Innovative approaches to (i) develop advanced, evidence based, dynamic methods and tools for better forecasting, detecting and preventing propagated vulnerabilities, (ii) estimate both dynamically and accurately supply chain cyber security and privacy risks, (iii) design and develop security, privacy and accountability measures and mitigation strategies for all entities involved in the supply chain, (iv) design and develop techniques, methods and tools to better audit complex algorithms (e.g. search engines), interconnected ICT components/systems (v) devise methods to develop resilient systems out of potentially insecure components and (vi) devise security assurance methodologies and metrics to define security claims for composed systems and certification methods, allowing harmonisation and mutual recognition based primarily on evidence and not only on trust.

The trusted supply chain for ICT systems/components should be considered by proposals in its entirety, in particular by addressing the IoT ecosystems/devices that are part of the supply chain.
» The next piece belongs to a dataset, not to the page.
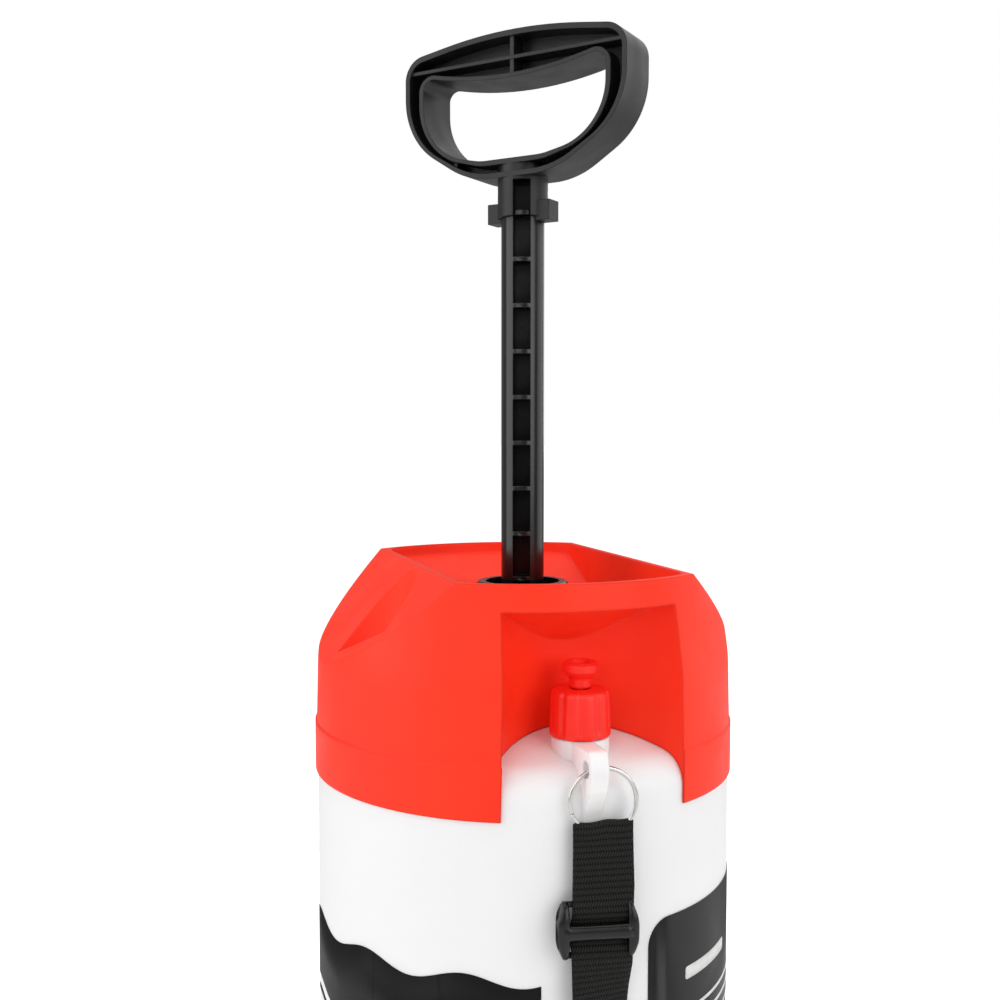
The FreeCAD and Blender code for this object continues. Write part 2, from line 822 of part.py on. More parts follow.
def make_rod():
    """A fluted rod: two long slots crossed by ribs, a spigot for the piston, a nut below."""
    length = S.rod_top - S.rod_bottom
    bar = cylinder("rod_bar", S.rod_radius, S.rod_bottom, length)
    spigot = cylinder("rod_spigot", S.spigot_radius, 380.0, 14.5)
    stud = cylinder("rod_stud", 3.5, 373.5, 7.5)
    windows = []
    for index in range(9):
        top = DIMENSIONS["top_rib"] - DIMENSIONS["rib_pitch"] * index - DIMENSIONS["rib_thickness"] / 2
        height = DIMENSIONS["rib_pitch"] - DIMENSIONS["rib_thickness"]
        for side in (-1, 1):
            low_y = -11.0 if side < 0 else 11.0 - DIMENSIONS["rod_slot_depth"] - 1.1
            depth = S.rod_slot_depth + 1.1
            windows.append(
                box(
                    "rod_window_" + str(index) + ("a" if side < 0 else "b"),
                    (-DIMENSIONS["rod_slot_width"] / 2, low_y, top - height),
                    (S.rod_slot_width, depth, height),
                )
            )
    top_window = DIMENSIONS["top_rib"] + DIMENSIONS["rib_thickness"] / 2
    windows += slot_pair("rod_top_window", top_window, DIMENSIONS["socket_slot_top"], 0.0)
    windows.append(cross_pin("rod_pin_hole", DIMENSIONS["pin_radius"] + 0.05, 40.0, 0.0))
    body = cut("rod_body", fuse("rod_blank", bar, spigot, stud), *windows)
    node(turned_about_z(body, ROD_TURN), "pump_rod")
    node(tube("piston_nut_ring", 9.0, 3.6, 374.0, 5.8), "piston_nut")


def slot_pair(name, bottom, top, turn):
    """The front and rear long slots between two levels, turned about Z."""
    width = S.rod_slot_width
    reach = 16.0
    floor = DIMENSIONS["rod_radius"] - DIMENSIONS["rod_slot_depth"]
    half = DIMENSIONS["rod_slot_width"] / 2
    return [
        box(name + "_front", (-half, -reach, bottom), (width, reach - floor, top - bottom), turn),
        box(name + "_rear", (-half, floor, bottom), (width, reach - floor, top - bottom), turn),
    ]


def cross_pin(name, radius, length, turn):
    """A bar across the socket at right angles to the slots, turned about Z."""
    item = doc.addObject("Part::Cylinder", name)
    item.Radius = radius
    item.Height = length
    facing = Rotation(Vector(0, 0, 1), turn)
    start = facing.multVec(Vector(-length / 2, 0, DIMENSIONS["pin_level"]))
    item.Placement = FreeCAD.Placement(start, facing.multiply(Rotation(Vector(0, 1, 0), 90)))
    return item


def handle_outline(inset):
    """The D handle's outer outline in its own upright plane."""
    half = S.handle_half_width - inset
    return [
        (0.0, S.handle_top + 2.5 - inset, 230.0),
        (-half, S.handle_shoulder - 2.2 - inset, 11.0 - inset),
        (-half, S.handle_bottom + 22.0, 34.0 - inset),
        (-22.0 + inset * 0.3, S.handle_bottom + inset, 40.0),
        (22.0 - inset * 0.3, S.handle_bottom + inset, 40.0),
        (half, S.handle_bottom + 22.0, 34.0 - inset),
        (half, S.handle_shoulder - 2.2 - inset, 11.0 - inset),
    ]


def grip_outline(outset):
    """The finger opening: flat sides, a hanging arch above and a bow below."""
    half = S.handle_half_width - 10.0 + outset
    return [
        (0.0, 656.8 + outset, 180.0),
        (-half, 667.0 + outset, 5.0 + outset),
        (-half, 632.0, 27.0 + outset),
        (-16.0, 625.5 - outset, 30.0),
        (16.0, 625.5 - outset, 30.0),
        (half, 632.0, 27.0 + outset),
        (half, 667.0 + outset, 5.0 + outset),
    ]


def make_handle():
    thick = S.handle_thickness
    blank = prism("handle_blank", "XZ_Plane", handle_outline(0.0), thick, midplane=True)
    opening = prism("handle_opening", "XZ_Plane", grip_outline(0.0), thick + 10.0, midplane=True)
    skin = DIMENSIONS["handle_skin"]
    channel = prism("handle_channel", "XZ_Plane", handle_outline(skin), thick + 4.0, midplane=True)
    island = prism("handle_island", "XZ_Plane", grip_outline(skin), thick + 6.0, midplane=True)
    web = box("handle_web_plate", (-80.0, -1.5, 560.0), (160.0, S.handle_web, 200.0))
    hollow = cut("handle_hollow", channel, island, web)
    socket = cylinder("socket", S.socket_radius, S.socket_bottom, 26.0)
    lugs = box(
        "locking_lugs", (-S.lug_reach.value, -4.5, S.lug_bottom), (S.lug_reach * 2.0, 9.0, S.lug_height)
    )
    long_rib = box("long_rib", (-54.5, -10.5, 669.2), (109.0, 21.0, 1.6))
    mid_rib = box("middle_rib", (-1.0, -10.2, 658.0), (2.0, 20.4, 23.0))
    bow_ribs = [
        box("bow_rib_" + str(index), (centre - 0.9, -8.5, 617.9), (1.8, 17.0, 9.0))
        for index, centre in enumerate((-31.0, 31.0))
    ]
    ribs = common("handle_ribs", fuse("rib_set", long_rib, mid_rib, *bow_ribs), channel)
    shell = cut("handle_shell", blank, hollow)
    solid = cut("handle_solid", fuse("handle_fused", shell, ribs, socket, lugs), opening)
    bore = cylinder("socket_bore", S.rod_radius + 0.02, 590.0, S.rod_top + 0.2 - 590.0)
    # the socket is slotted in line with the rod inside it
    slots = slot_pair(
        "socket_slot", DIMENSIONS["socket_bottom"] - 4.0, DIMENSIONS["socket_slot_top"], ROD_TURN - HANDLE_TURN
    )
    pin_hole = cross_pin("pin_hole", DIMENSIONS["pin_radius"] + 0.05, 40.0, ROD_TURN - HANDLE_TURN)
    body = cut("handle_body", solid, bore, pin_hole, *slots)
    node(turned_about_z(body, HANDLE_TURN), "handle")
    pin = cross_pin("pin_body", DIMENSIONS["pin_radius"], 22.6, ROD_TURN)
    node(pin, "handle_pin")


# ---------------------------------------------------------------- strap


def make_strap_link():
    """The ring in the front lug with the strap's upper loop and its slider."""
    ring = doc.addObject("Part::Torus", "ring_wire_loop")
    ring.Radius1 = DIMENSIONS["ring_radius"]
    ring.Radius2 = DIMENSIONS["ring_wire"]
    bind(ring, "Radius1", S.ring_radius)
    bind(ring, "Radius2", S.ring_wire)
    facing = Rotation(Vector(0, 0, 1), RING_TURN).multiply(Rotation(Vector(1, 0, 0), 90))
    ring.Placement = FreeCAD.Placement(
        Vector(DIMENSIONS["strap_shift"], -DIMENSIONS["strap_standoff"], DIMENSIONS["ring_level"]), facing
    )
    node(ring, "upper_ring")
    y = DIMENSIONS["strap_standoff"]
    width = S.strap_width
    thickness = DIMENSIONS["strap_thickness"]
    loop_top = 351.4
    outside = [
        (-y - 2.6, 297.0), (-y + 2.6, 297.0), (-y + 2.6, loop_top, 2.55), (-y - 2.6, loop_top, 2.55),
    ]
    inside = [
        (-y - 2.6 + thickness, 296.0), (-y + 2.6 - thickness, 296.0),
        (-y + 2.6 - thickness, loop_top - thickness, 1.2),
        (-y - 2.6 + thickness, loop_top - thickness, 1.2),
    ]
    loop = prism("loop_outside", "YZ_Plane", outside, width, midplane=True)
    gap = prism("loop_inside", "YZ_Plane", inside, width + 2.0, midplane=True)
    clear = box("loop_slider_room", (-15.0, -y - 4.0, 290.0), (30.0, 3.6, 31.0))
    node(place(cut("loop_body", loop, gap, clear), S.strap_shift), "strap_loop")
    slider = slide_buckle("slider_frame", y)
    shift = Vector(DIMENSIONS["slider_shift"], 0, 0)
    facing = Rotation(Vector(0, 0, 1), SLIDER_TURN)
    slider.Placement = FreeCAD.Placement(shift, facing, Vector(0, -y - 2.0, 0))
    node(slider, "slider")


def slide_buckle(name, y):
    """A three-bar slide buckle standing in front of the webbing: deep cheeks and three bars."""
    half = S.slider_width / 2
    cheek_width = 4.0
    low = S.slider_bottom
    high = S.slider_bottom + S.slider_height
    parts = []
    for side, start in (("left", -half), ("right", half - cheek_width)):
        cheek = prism(
            name + "_cheek_" + side,
            "YZ_Plane",
            [
                (-y - 6.2, low + 3.0, 4.5),
                (-y - 6.2, high - 3.0, 4.5),
                (-y - 0.9, high, 2.0),
                (-y - 0.9, low, 2.0),
            ],
            cheek_width,
            offset=start,
        )
        parts.append(cheek)
    bar_length = S.slider_width - 2.0
    middle = DIMENSIONS["slider_bottom"] + DIMENSIONS["slider_height"] / 2
    spread = 10.2
    for label, level, depth, radius in (
        ("low", middle - spread, 2.4, 1.4), ("middle", middle, 4.0, 2.4), ("high", middle + spread, 2.4, 1.4)
    ):
        bar = doc.addObject("Part::Cylinder", name + "_bar_" + label)
        bar.Radius = radius
        bind(bar, "Height", bar_length)
        start = Vector(1.0 - DIMENSIONS["slider_width"] / 2, -y - depth, level)
        bar.Placement = FreeCAD.Placement(start, Rotation(Vector(0, 1, 0), 90))
        parts.append(bar)
    return fuse(name, *parts)


STRAP_ROUTE = [
    (-98.7, 289.0), (-99.4, 215.0), (-102.5, 140.0), (-109.0, 80.0), (-119.0, 38.0), (-134.0, 12.0),
    (-156.0, 3.8), (-182.0, 2.8), (-203.0, 5.0), (-218.0, 11.0), (-226.0, 5.5), (-218.0, 0.66),
    (-126.0, 0.66), (-110.0, 3.4), (-103.2, 12.0), (-103.2, 22.0), (-107.6, 25.6), (-113.0, 21.0),
    (-113.6, 10.0),
]


def smooth_wire(points):
    """Straight runs joined by tangent arcs, each arc as large as its two runs allow."""
    edges = []
    here = points[0]
    for before, corner, after in zip(points, points[1:], points[2:]):
        back = before - corner
        ahead = after - corner
        reach = 0.45 * min(back.Length, ahead.Length)
        back.normalize()
        ahead.normalize()
        half = back.getAngle(ahead) / 2
        radius = reach * math.tan(half)
        start = corner + back * reach
        end = corner + ahead * reach
        middle = corner + (back + ahead).normalize() * (radius / math.sin(half) - radius)
        edges.append(Part.LineSegment(here, start).toShape())
        edges.append(Part.Arc(start, middle, end).toShape())
        here = end
    edges.append(Part.LineSegment(here, points[-1]).toShape())
    return Part.Wire(edges)


def make_strap_run():
    """The webbing below the slider: down to the floor, folded once and back to the foot's bar."""
    half_width = DIMENSIONS["strap_width"] / 2
    half_thick = DIMENSIONS["strap_thickness"] / 2
    path = smooth_wire([Vector(0, y, z) for y, z in STRAP_ROUTE])
    start = Vector(0, *STRAP_ROUTE[0])
    section = Part.makePolygon([
        start + Vector(-half_width, -half_thick, 0),
        start + Vector(half_width, -half_thick, 0),
        start + Vector(half_width, half_thick, 0),
        start + Vector(-half_width, half_thick, 0),
        start + Vector(-half_width, -half_thick, 0),
    ])
    run = doc.addObject("Part::Feature", "strap_run_swept")
    run.Shape = path.makePipeShell([section], True, False)
    run.Placement = FreeCAD.Placement(Vector(DIMENSIONS["strap_shift"], 0, 0), Rotation())
    print("strap run length", round(path.Length, 1), "mm; volume over section times length",
          round(run.Shape.Volume / (4 * half_width * half_thick * path.Length), 4))
    node(run, "strap_run")


def build_all():
    make_tank()
    make_base_foot()
    make_label()
    make_collar()
    make_collar_nut()
    make_valve()
    make_outlet()
    make_pump_cap()
    make_pump_barrel()
    make_piston()
    make_rod()
    make_handle()
    make_strap_link()
    make_strap_run()


def check():
    """Stops on any feature that failed, and on any sub-part that isn't one valid solid set."""
    doc.recompute()
    for item in doc.Objects:
        if "Invalid" in item.State or "Error" in item.State:
            raise RuntimeError(item.Name + " failed: " + str(item.State))
    for item in nodes:
        shape = item.Shape
        if shape.isNull() or not shape.isValid() or shape.Volume <= 0:
            raise RuntimeError(item.Label + " has no valid solid")
        print(item.Label, len(shape.Solids), "solid(s)", round(shape.Volume / 1000, 2), "cm3")


def export():
    os.makedirs("parts", exist_ok=True)
    for item in nodes:
        item.Shape.exportStep(os.path.join("parts", item.Label + ".step"))


build_all()
check()
export()
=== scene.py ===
"""Looks of the pump-up sprayer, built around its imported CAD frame. Metres, +Z up, the valve faces -Y."""

import math

import bmesh
import bpy
import numpy as np
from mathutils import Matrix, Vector


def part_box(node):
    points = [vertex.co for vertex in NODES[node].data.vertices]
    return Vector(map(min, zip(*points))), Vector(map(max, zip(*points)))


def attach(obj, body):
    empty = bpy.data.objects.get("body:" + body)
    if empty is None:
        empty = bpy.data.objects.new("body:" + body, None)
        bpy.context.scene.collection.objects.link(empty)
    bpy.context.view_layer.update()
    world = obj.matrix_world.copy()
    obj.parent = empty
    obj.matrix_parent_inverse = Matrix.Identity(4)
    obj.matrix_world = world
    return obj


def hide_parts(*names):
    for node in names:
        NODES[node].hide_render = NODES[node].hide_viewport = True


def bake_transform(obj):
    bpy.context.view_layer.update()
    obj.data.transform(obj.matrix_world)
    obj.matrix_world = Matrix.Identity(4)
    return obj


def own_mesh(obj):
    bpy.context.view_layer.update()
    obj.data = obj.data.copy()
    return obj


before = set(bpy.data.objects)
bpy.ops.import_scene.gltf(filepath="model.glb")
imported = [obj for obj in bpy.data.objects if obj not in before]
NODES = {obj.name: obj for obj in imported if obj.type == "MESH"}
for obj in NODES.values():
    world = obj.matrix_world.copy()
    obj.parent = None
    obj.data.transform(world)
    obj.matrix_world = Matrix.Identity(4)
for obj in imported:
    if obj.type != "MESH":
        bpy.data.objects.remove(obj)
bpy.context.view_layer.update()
MM = 0.001

# ---------------------------------------------------------------- camera, floor and light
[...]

c) Designing and developing privacy-friendly and secure software and hardware

Innovative approaches to establish methods and tools for (i) security and privacy requirements engineering (including dynamic threat modelling, dynamic attack trees, attack ontologies, dynamic taxonomies and dynamic, evidence based risk analysis), (ii) embedded algorithmic accountability (in order to monitor the security, privacy and transparency of the algorithms/software/systems/services), (iii) system-wide consistency including connection between models, security/privacy/accountability objectives, policies, and functional implementations, (iv) metrics to assess a secure, reliable and privacy-friendly development, (v) secure, privacy-friendly and accountability-enabled programming languages (including machine languages), hardware design languages, development frameworks, as well as secure compilation and execution, (vi) novel, secure and privacy-friendly IoT architectures enabling consistent trustworthy and accountable authentication, authorization and accounting services across IoT devices/ecosystems with enhancement of Public Key Infrastructures (PKIs) aiming to support PKI services (e.g. registration, revocation) for IoT devices.

For each of the sub-topics above, the outcome of the proposals is expected to lead to development up to Technology Readiness level (TRL) 5.

The Commission considers that proposals requesting a contribution from the EU of between EUR 4 and 5 million would allow this area to be addressed appropriately. Nonetheless, this does not preclude submission and selection of proposals requesting other amounts.

For grants awarded under this topic for Research and Innovation Action the Commission or Agency may object to a transfer of ownership or the exclusive licensing of results to a third party established in a third country not associated to Horizon 2020. The respective option of Article 30.3 of the Model Grant Agreement will be applied.

Algorithms, software and hardware systems must be designed having security, privacy, data protection, fault tolerance and accountability[[“Accountability” in the meaning ISO IEC/2015.]] in mind from their design phase in a measurable manner, taking into account future-proof, advanced cryptographic means. Relevant challenges include: (a) to develop mechanisms that measure the performance of ICT systems with regards to cybersecurity and privacy and (b) to enhance control and trust of the consumer of digital products and services with innovative tools aiming to ensure the accountability of the security and privacy levels in the algorithms, in the software, and ultimately in the ICT systems, products and services across the supply chain.

Short/medium term

  • Improved market opportunities for the EU vendors of security components.
  • Increased trust both by developers using/integrating the ICT components and by the end-users of IT systems and services.
  • Protect the privacy of citizens and trustworthiness of ICT .
  • Acceleration of the development and implementation of certification processes.

Long term

  • Advanced cybersecurity products and services will be developed improving trust in the Digital Single Market.
  • The use of more harmonized certification schemes will increase the business cases for cybersecurity services as they will become more reliable.
  • Validation platforms will provide assessments with less effort compared with nowadays and assure a better compliance with relevant regulations and standards.